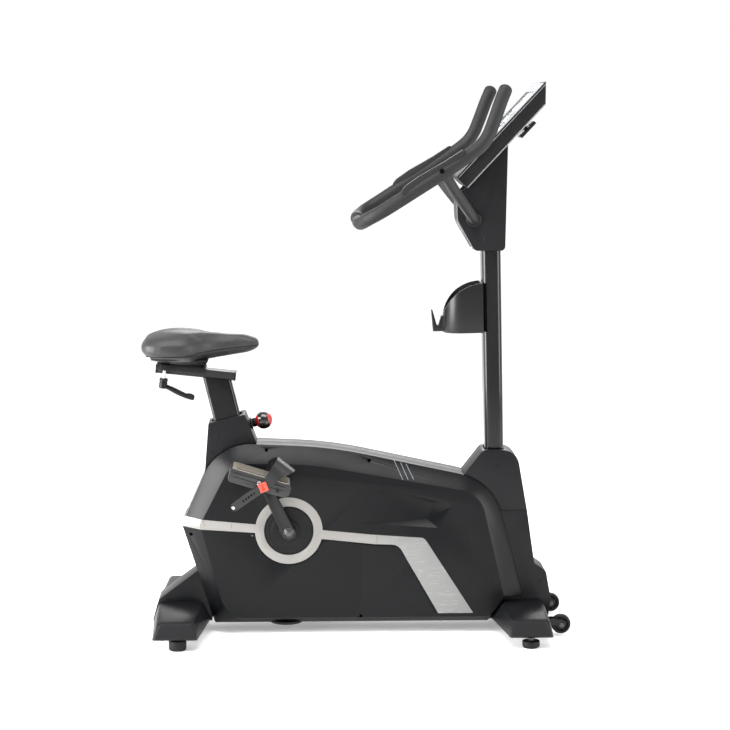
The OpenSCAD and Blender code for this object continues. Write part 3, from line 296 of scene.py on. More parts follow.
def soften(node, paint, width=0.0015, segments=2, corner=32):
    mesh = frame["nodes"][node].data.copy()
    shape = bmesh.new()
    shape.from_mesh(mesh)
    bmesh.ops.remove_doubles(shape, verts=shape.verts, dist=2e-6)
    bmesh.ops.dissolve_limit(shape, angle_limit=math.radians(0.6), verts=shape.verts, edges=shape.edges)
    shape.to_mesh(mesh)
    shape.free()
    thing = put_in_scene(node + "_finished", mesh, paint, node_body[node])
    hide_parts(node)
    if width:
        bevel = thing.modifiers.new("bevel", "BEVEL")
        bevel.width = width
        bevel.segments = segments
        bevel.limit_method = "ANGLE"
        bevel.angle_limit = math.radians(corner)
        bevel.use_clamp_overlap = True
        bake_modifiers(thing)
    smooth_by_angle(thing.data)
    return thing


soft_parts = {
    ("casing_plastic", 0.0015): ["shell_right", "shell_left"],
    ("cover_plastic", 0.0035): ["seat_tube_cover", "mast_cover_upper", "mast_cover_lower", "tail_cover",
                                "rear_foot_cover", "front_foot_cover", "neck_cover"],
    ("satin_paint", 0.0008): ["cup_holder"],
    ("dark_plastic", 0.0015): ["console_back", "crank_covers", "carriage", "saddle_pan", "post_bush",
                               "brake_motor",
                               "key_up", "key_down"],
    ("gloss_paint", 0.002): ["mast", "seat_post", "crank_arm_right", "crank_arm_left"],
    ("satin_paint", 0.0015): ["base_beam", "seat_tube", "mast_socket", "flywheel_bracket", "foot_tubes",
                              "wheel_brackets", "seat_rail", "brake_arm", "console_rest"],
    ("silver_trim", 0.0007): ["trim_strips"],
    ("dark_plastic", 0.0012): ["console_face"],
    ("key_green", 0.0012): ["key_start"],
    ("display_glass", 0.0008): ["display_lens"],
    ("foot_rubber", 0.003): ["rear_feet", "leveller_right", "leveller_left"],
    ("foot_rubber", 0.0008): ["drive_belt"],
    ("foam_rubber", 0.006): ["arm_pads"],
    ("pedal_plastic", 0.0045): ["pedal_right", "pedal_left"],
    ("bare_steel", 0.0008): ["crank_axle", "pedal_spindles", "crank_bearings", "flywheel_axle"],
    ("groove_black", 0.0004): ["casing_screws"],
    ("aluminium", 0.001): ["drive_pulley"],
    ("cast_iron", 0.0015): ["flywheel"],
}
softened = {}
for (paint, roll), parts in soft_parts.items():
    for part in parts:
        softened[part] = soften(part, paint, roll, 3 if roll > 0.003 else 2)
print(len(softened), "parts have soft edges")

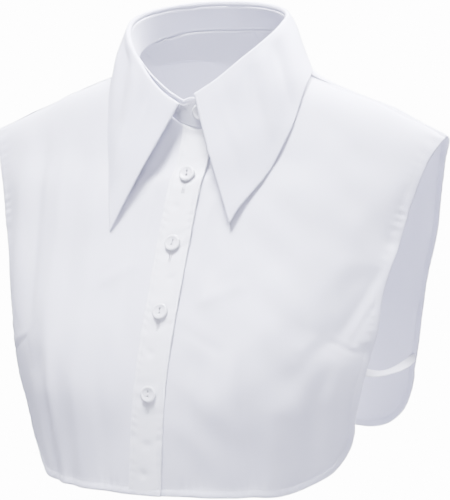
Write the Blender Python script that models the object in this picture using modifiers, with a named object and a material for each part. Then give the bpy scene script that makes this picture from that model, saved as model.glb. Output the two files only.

EXERCISE REQUIREMENTS ▸
Write every record out again, unaltered.

FINAL ANSWER ▸
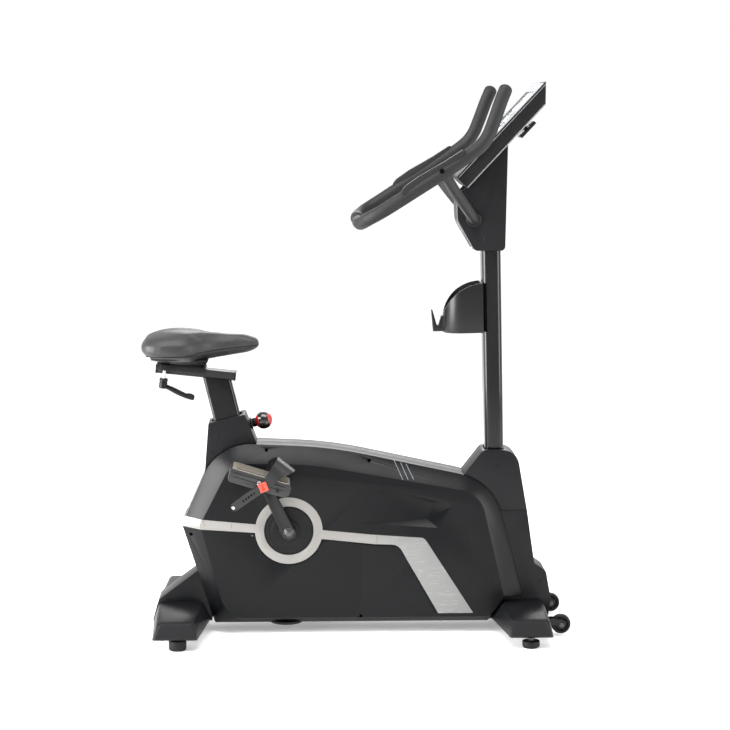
The OpenSCAD and Blender code for this object continues. Write part 3, from line 296 of scene.py on. More parts follow.
def soften(node, paint, width=0.0015, segments=2, corner=32):
    mesh = frame["nodes"][node].data.copy()
    shape = bmesh.new()
    shape.from_mesh(mesh)
    bmesh.ops.remove_doubles(shape, verts=shape.verts, dist=2e-6)
    bmesh.ops.dissolve_limit(shape, angle_limit=math.radians(0.6), verts=shape.verts, edges=shape.edges)
    shape.to_mesh(mesh)
    shape.free()
    thing = put_in_scene(node + "_finished", mesh, paint, node_body[node])
    hide_parts(node)
    if width:
        bevel = thing.modifiers.new("bevel", "BEVEL")
        bevel.width = width
        bevel.segments = segments
        bevel.limit_method = "ANGLE"
        bevel.angle_limit = math.radians(corner)
        bevel.use_clamp_overlap = True
        bake_modifiers(thing)
    smooth_by_angle(thing.data)
    return thing


soft_parts = {
    ("casing_plastic", 0.0015): ["shell_right", "shell_left"],
    ("cover_plastic", 0.0035): ["seat_tube_cover", "mast_cover_upper", "mast_cover_lower", "tail_cover",
                                "rear_foot_cover", "front_foot_cover", "neck_cover"],
    ("satin_paint", 0.0008): ["cup_holder"],
    ("dark_plastic", 0.0015): ["console_back", "crank_covers", "carriage", "saddle_pan", "post_bush",
                               "brake_motor",
                               "key_up", "key_down"],
    ("gloss_paint", 0.002): ["mast", "seat_post", "crank_arm_right", "crank_arm_left"],
    ("satin_paint", 0.0015): ["base_beam", "seat_tube", "mast_socket", "flywheel_bracket", "foot_tubes",
                              "wheel_brackets", "seat_rail", "brake_arm", "console_rest"],
    ("silver_trim", 0.0007): ["trim_strips"],
    ("dark_plastic", 0.0012): ["console_face"],
    ("key_green", 0.0012): ["key_start"],
    ("display_glass", 0.0008): ["display_lens"],
    ("foot_rubber", 0.003): ["rear_feet", "leveller_right", "leveller_left"],
    ("foot_rubber", 0.0008): ["drive_belt"],
    ("foam_rubber", 0.006): ["arm_pads"],
    ("pedal_plastic", 0.0045): ["pedal_right", "pedal_left"],
    ("bare_steel", 0.0008): ["crank_axle", "pedal_spindles", "crank_bearings", "flywheel_axle"],
    ("groove_black", 0.0004): ["casing_screws"],
    ("aluminium", 0.001): ["drive_pulley"],
    ("cast_iron", 0.0015): ["flywheel"],
}
softened = {}
for (paint, roll), parts in soft_parts.items():
    for part in parts:
        softened[part] = soften(part, paint, roll, 3 if roll > 0.003 else 2)
print(len(softened), "parts have soft edges")

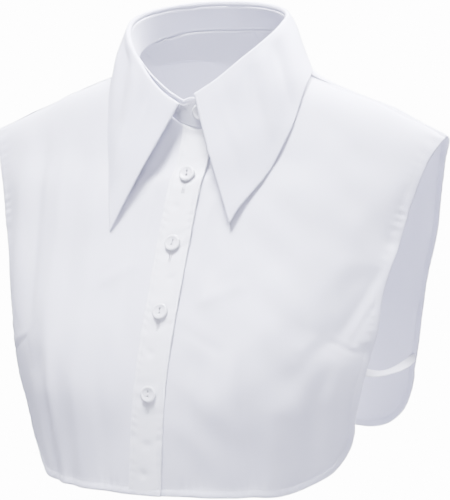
Write the Blender Python script that models the object in this picture using modifiers, with a named object and a material for each part. Then give the bpy scene script that makes this picture from that model, saved as model.glb. Output the two files only.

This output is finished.